### Aim of the task
Repeat the records exactly. Every line must match.

### Supplied records
--- BEGIN ---
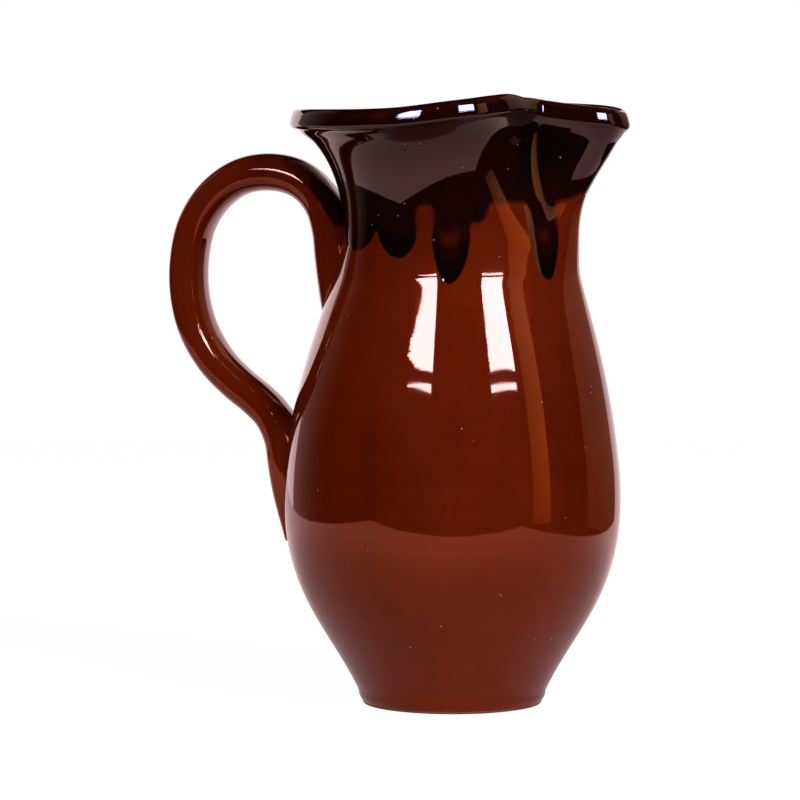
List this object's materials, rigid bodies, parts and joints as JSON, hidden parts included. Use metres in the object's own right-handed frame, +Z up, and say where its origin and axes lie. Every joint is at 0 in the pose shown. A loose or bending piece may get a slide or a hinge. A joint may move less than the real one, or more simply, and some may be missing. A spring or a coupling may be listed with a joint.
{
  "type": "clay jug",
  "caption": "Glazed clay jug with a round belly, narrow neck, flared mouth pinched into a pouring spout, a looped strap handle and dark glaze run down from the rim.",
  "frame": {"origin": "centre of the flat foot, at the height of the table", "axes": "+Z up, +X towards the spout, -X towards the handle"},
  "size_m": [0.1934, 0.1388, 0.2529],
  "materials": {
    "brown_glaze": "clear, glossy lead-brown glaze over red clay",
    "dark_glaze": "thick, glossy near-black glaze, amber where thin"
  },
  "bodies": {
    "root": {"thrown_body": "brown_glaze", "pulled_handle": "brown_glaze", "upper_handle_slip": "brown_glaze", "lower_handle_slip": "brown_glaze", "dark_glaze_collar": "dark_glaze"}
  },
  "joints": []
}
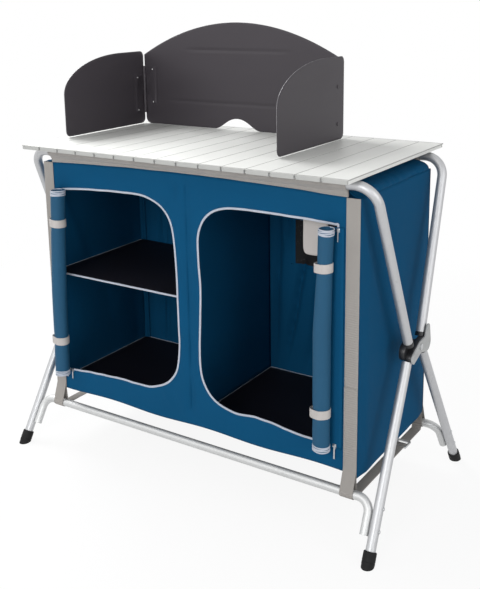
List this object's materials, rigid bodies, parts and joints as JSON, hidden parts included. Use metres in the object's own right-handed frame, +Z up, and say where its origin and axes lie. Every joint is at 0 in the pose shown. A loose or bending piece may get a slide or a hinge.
--- END ---
### Result for this exercise
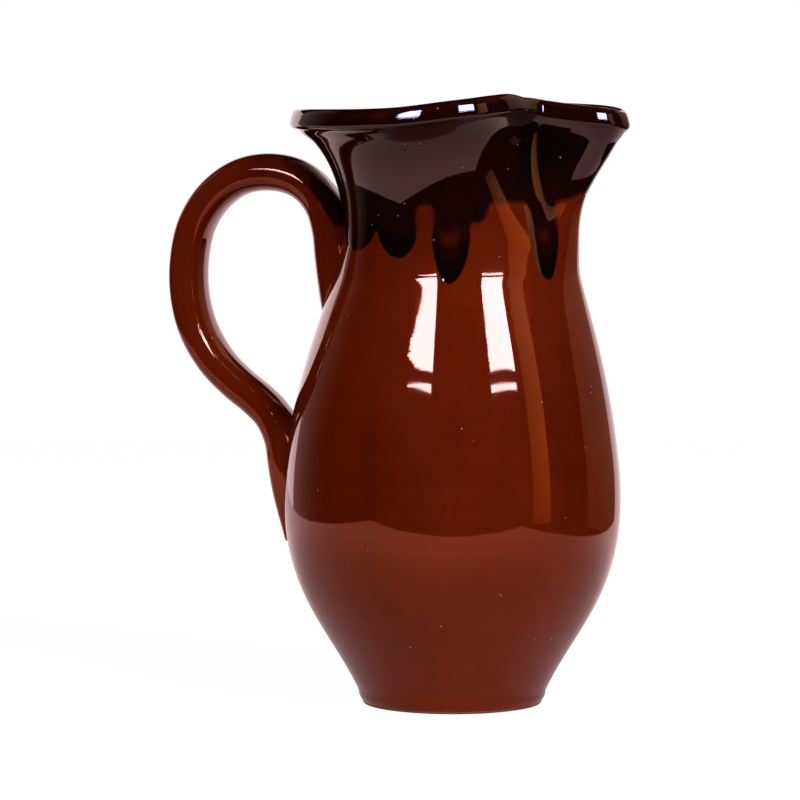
List this object's materials, rigid bodies, parts and joints as JSON, hidden parts included. Use metres in the object's own right-handed frame, +Z up, and say where its origin and axes lie. Every joint is at 0 in the pose shown. A loose or bending piece may get a slide or a hinge. A joint may move less than the real one, or more simply, and some may be missing. A spring or a coupling may be listed with a joint.
{
  "type": "clay jug",
  "caption": "Glazed clay jug with a round belly, narrow neck, flared mouth pinched into a pouring spout, a looped strap handle and dark glaze run down from the rim.",
  "frame": {"origin": "centre of the flat foot, at the height of the table", "axes": "+Z up, +X towards the spout, -X towards the handle"},
  "size_m": [0.1934, 0.1388, 0.2529],
  "materials": {
    "brown_glaze": "clear, glossy lead-brown glaze over red clay",
    "dark_glaze": "thick, glossy near-black glaze, amber where thin"
  },
  "bodies": {
    "root": {"thrown_body": "brown_glaze", "pulled_handle": "brown_glaze", "upper_handle_slip": "brown_glaze", "lower_handle_slip": "brown_glaze", "dark_glaze_collar": "dark_glaze"}
  },
  "joints": []
}
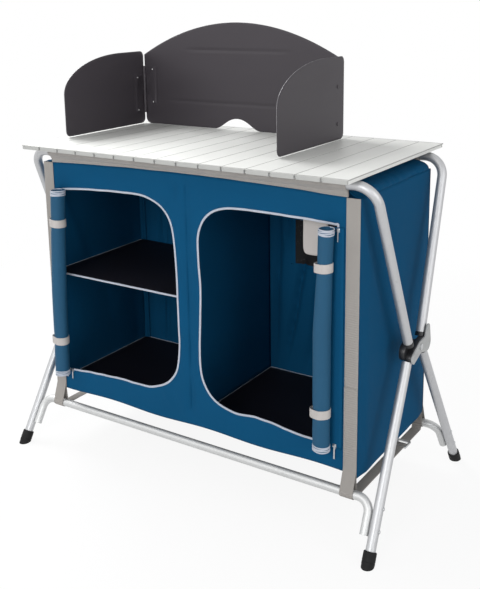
List this object's materials, rigid bodies, parts and joints as JSON, hidden parts included. Use metres in the object's own right-handed frame, +Z up, and say where its origin and axes lie. Every joint is at 0 in the pose shown. A loose or bending piece may get a slide or a hinge.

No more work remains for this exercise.